16 Mart 2009 Pazartesi

Issız Adam - Çağan Irmak (2008)

Bir ıssız adamdır gidiyor.
Sevgilisini kolundan tutup filmi izlemeye götüren kadınlar, salya sümük ağlayanlar, finalde alkışlayanlar(!), Beyoğlu'nda eski plak - pikap peşine düşenler, muhtemelen soundtrack'ini binlerce kez dinleyecek olanlar... Çekimlerin yapıldığı kafe, Alper'le Ada'nın yürüdüğü sokaklar ayrı bir önem kazandı zaman içinde. Yakında Issız Adam turları yapılmaya da başlarsa şaşırmam.
Ne çok ihtiyacımız varmış bir duygu filmine!
Film, dışarıdan normal görünse de aslında marjinal bir hayat yaşayan bir erkekle, aşk darbeli bir kadının paylaştıklarını anlatıyor. Kadın bilgeliğiyle erkeği bir ev kuzusuna dönüştürüyor (bir dokunuşta!) ama bu dönüşüm ne kadar sağlıklı ve uzun süreli oluyor, tartışılır, zaten biz de aslında onu izliyoruz.
Öykü, modern hayatın ilişkilerinden ve paylaşılan aşk acılarından yola çıkılarak yazılmış. Belli ki yönetmenin yaşanmışlıklarını da fazlasıyla taşıyor. Aslında çok dar bir çerçevede ele alınmış bir hikaye olsa da kısa zamanda büyük izleyici kitlesine ulaştı. Kadınlar, erkekler, evliler, bekarlar, şehirliler, taşralılar herkes filme akın ediyor, filmden bahsediyor. İzleyici profilinin şaşırtıcı şekilde geniş olması bu insanların ortak paydasının, nasıl yaşanırsa yaşansın, "aşk" olduğunu gözler önüne seriyor!

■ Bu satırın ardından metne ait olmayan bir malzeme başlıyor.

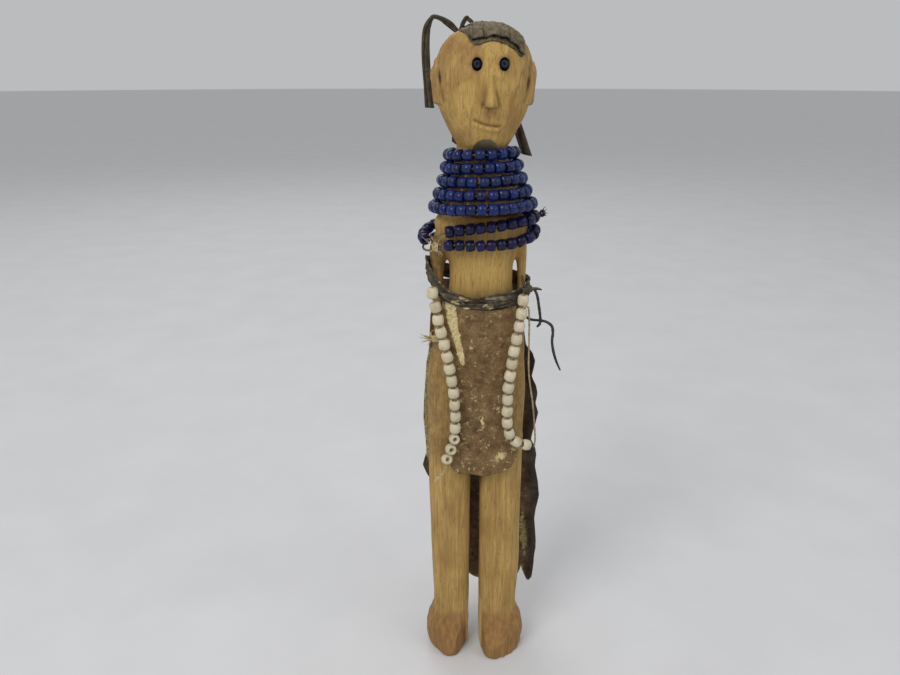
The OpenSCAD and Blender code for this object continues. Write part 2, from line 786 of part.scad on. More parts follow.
// One more bead over each string stays on the belt when the apron swings
belt_bead_spots = [
    [-arm_out + 2.45 - bead_r, -belt_half_d + 2.65 - bead_r, hinge_z + 4.4],
    [arm_out - 5.85 + bead_r, -belt_half_d + 3.65 - bead_r, hinge_z + 0.8]
];
module belt_beads() {
    color([0.88, 0.86, 0.80])
        for (spot = belt_bead_spots)
            translate(spot)
                bead(white_bead_len);
}
module belt_bead_threads() {
    color([0.75, 0.66, 0.48])
        for (spot = belt_bead_spots)
            translate(spot)
                cylinder(d = thread_d, h = white_bead_len + 1.4, center = true, $fn = 16);
}
module apron_thread_left() {
    color([0.75, 0.66, 0.48])
        cord(left_string, thread_d, 6);
}
module apron_thread_right() {
    color([0.75, 0.66, 0.48])
        cord(right_string, thread_d, 6);
}
// Slack thread from the top of the string at +X to its last bead
module apron_side_thread() {
    first = right_string[0];
    last = right_string[len(right_string) - 1];
    clear = bead_r + 0.65;
    color([0.62, 0.52, 0.38])
        cord([
            first + [clear, 0.4, 0.5], first + [clear + 0.2, 0.4, -6],
            first + [clear + 0.4, 0.4, -16], first + [clear + 0.9, 0, -30],
            first + [clear + 3.2, -0.4, -45], last + [clear + 0.3, 0, 5],
            last + [clear + 0.1, 0, -1]
        ], thread_d, 6);
}
module apron_sinew_tail() {
    last = left_string[len(left_string) - 1];
    color([0.80, 0.72, 0.54])
        cord([
            last + [-0.2, 0, -0.55], last + [-1.1, 0.2, -2.8], last + [-4.2, 0.4, -5],
            last + [-6, 0.6, -9]
        ], 0.6, 6);
}

// ---------------------------------------------------------------- back skirt

skirt_y = belt_half_d;
skirt_hinge_z = waist_z;
skirt_top = skirt_hinge_z - 4.2;
skirt_bow = -0.4;
skirt_rows = [
    for (r = [
        [1, -0.08, 0.46, 3.5], [0.97, -0.20, 0.51, 3.5], [0.86, -0.24, 0.49, 3.2],
        [0.74, -0.30, 0.53, 3], [0.62, -0.38, 0.52, 2.4], [0.56, -0.48, 0.51, 2.2],
        [0.48, -0.46, 0.52, 2], [0.33, -0.44, 0.5, 1.6], [0.2, -0.44, 0.43, 1],
        [0.1, -0.40, 0.36, 0.6], [0, -0.34, 0.32, 0.2]
    ]) [skirt_top - r[0] * skirt_len, r[1] * skirt_w, r[2] * skirt_w, skirt_y + r[3]]
];
module back_skirt() {
    color([0.24, 0.18, 0.13])
        sheet(skirt_rows, 14, hide_t, skirt_bow, 0.8);
}
module skirt_hem() {
    top_row = skirt_rows[len(skirt_rows) - 1];
    hem_y = belt_half_d - hem_depth;
    color([0.22, 0.17, 0.12])
        sheet([
            [skirt_top + swing_gap, top_row[1] + 6, top_row[2] - 6, hem_y],
            [skirt_top + 8, top_row[1] + 6, top_row[2] - 6, hem_y]
        ], 8, hem_t, -hem_bow);
}

// ---------------------------------------------------------------- thongs

// Each comes out of the knot at +X
thong_start = loop_point(330, belt_half_w, belt_half_d, below(waist_z, belt_drop)) + [3.8, -2.4, 0.6];
module thong_hooked() {
    color([0.16, 0.14, 0.12])
        cord([for (step = [
            [0, 0, 0], [0.9, -0.4, -1.2], [1.7, -0.6, -3.6], [2.4, -0.6, -7.4],
            [3, -0.6, -11], [3.4, -0.6, -14.4], [3, -0.6, -16.2], [1.8, -0.8, -17.4]
        ]) thong_start + step], thong_d, 8);
}
module thong_bent() {
    color([0.12, 0.10, 0.09])
        cord([for (step = [
            [-3.6, 1.5, -6.4], [-3.8, 1.2, -10], [-3, 1, -13], [-0.6, 0.8, -14.4],
            [3, 0.8, -14.8], [6.2, 0.6, -15.4], [8.8, 0.4, -17.4], [9.4, 0.2, -20.6],
            [9.2, 0.2, -24.6], [10, 0, -29.4], [11.6, 0, -34.4], [13.6, 0, -38.8]
        ]) thong_start + step], thong_d, 8, [1, 1, 0]);
}

carved_body();
eye_beads();
hair_crest();
hair_underlayer();
hair_loop();
hair_strap();
hair_tail_left();
hair_tail_right();
neck_beads(0);  // neck_beads_1
neck_beads(1);  // neck_beads_2
neck_beads(2);  // neck_beads_3
neck_beads(3);  // neck_beads_4
neck_beads(4);  // neck_beads_5
neck_thread(0);  // neck_thread_1
neck_thread(1);  // neck_thread_2
neck_thread(2);  // neck_thread_3
neck_thread(3);  // neck_thread_4
neck_thread(4);  // neck_thread_5
chest_beads_upper();
chest_beads_lower();
chest_thread(shoulder_z, upper_drop);  // chest_thread_upper
chest_thread(lower_turn_z, lower_drop);  // chest_thread_lower
chest_knot_left();
chest_knot_right();
belt_upper_strip();
belt_lower_strip();
belt_knot();
arm_binding();
apron_hem();
apron();
apron_beads_left();
apron_beads_right();
apron_thread_left();
apron_thread_right();
apron_side_thread();
apron_sinew_tail();
belt_beads();
belt_bead_threads();
skirt_hem();
back_skirt();
thong_hooked();
thong_bent();
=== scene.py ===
import math
import random

import bpy
import bmesh
import numpy as np
from mathutils import Euler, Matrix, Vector, noise
from mathutils.bvhtree import BVHTree


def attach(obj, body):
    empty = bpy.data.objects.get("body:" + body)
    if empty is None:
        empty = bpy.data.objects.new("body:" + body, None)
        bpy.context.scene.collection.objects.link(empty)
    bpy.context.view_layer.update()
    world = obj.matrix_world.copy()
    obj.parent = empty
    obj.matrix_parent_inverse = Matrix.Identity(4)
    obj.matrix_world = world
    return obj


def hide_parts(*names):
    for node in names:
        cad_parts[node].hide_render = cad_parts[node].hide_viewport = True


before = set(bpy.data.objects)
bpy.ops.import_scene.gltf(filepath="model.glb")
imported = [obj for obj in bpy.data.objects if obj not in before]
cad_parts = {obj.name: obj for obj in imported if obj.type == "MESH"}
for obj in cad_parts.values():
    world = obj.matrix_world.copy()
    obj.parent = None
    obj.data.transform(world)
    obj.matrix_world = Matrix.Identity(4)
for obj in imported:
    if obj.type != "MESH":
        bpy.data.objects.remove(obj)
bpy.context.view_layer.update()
MM = 0.001
chance = random.Random(7)

# ---------------------------------------------------------------------------
# The room: a pale table top, and soft light from the upper left, from the
# right and from behind. The camera looks a little down on the doll.
room = bpy.context.scene
room.view_settings.view_transform = "Standard"


def deselect():
    if bpy.context.object and bpy.context.object.mode != "OBJECT":
        bpy.ops.object.mode_set(mode="OBJECT")
    bpy.ops.object.select_all(action="DESELECT")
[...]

En konvansiyonelinden en modernine, "aşk"ın alıcısı her zaman vardır ama Issız Adam'da durum biraz daha farklı. Issız adam, modern bir Yeşilçam filmi, özlediğimiz, nostaljik (özenle seçilmiş müziklerle de besleniyor)... Günümüzde geçiyor, yaşanan... Hem kadını, hem erkeği hem de aileyi içine katmış, anonim... Ve bu formülle Çağan Irmak Türk izleyicisini damardan yakalamış.
Teknik açıdan, senaryoda ve akışta sorunlar hissedildğini söylemek gerek, özellikle zaman konusunda... Irmak anlatımda kimi yerlerde kolaya kaçmış. Küçük kız çocuğu = özlem, toka = pişmanlık gibi... Hele son sahnedeki iç ses ve flashback görüntüler... Belki tam bir Yeşilçam filmi olması için böyle düşünüldü ama daha iyi çözümler yine de bulunabilirdi.
İşin ilginç tarafı, sineması tartışılabilecek bir film ama sonradan kendini bir şekilde sevdiriyor. Bunda büyüyen Çağan Irmak sevgisinin de payı olabilir. Ama esas olan şu ki Yeşilçam'ı özlemişiz. Öyle görünüyor ki bu izleyici yeni melodramları da sevgiyle bağrına basmaya hazır.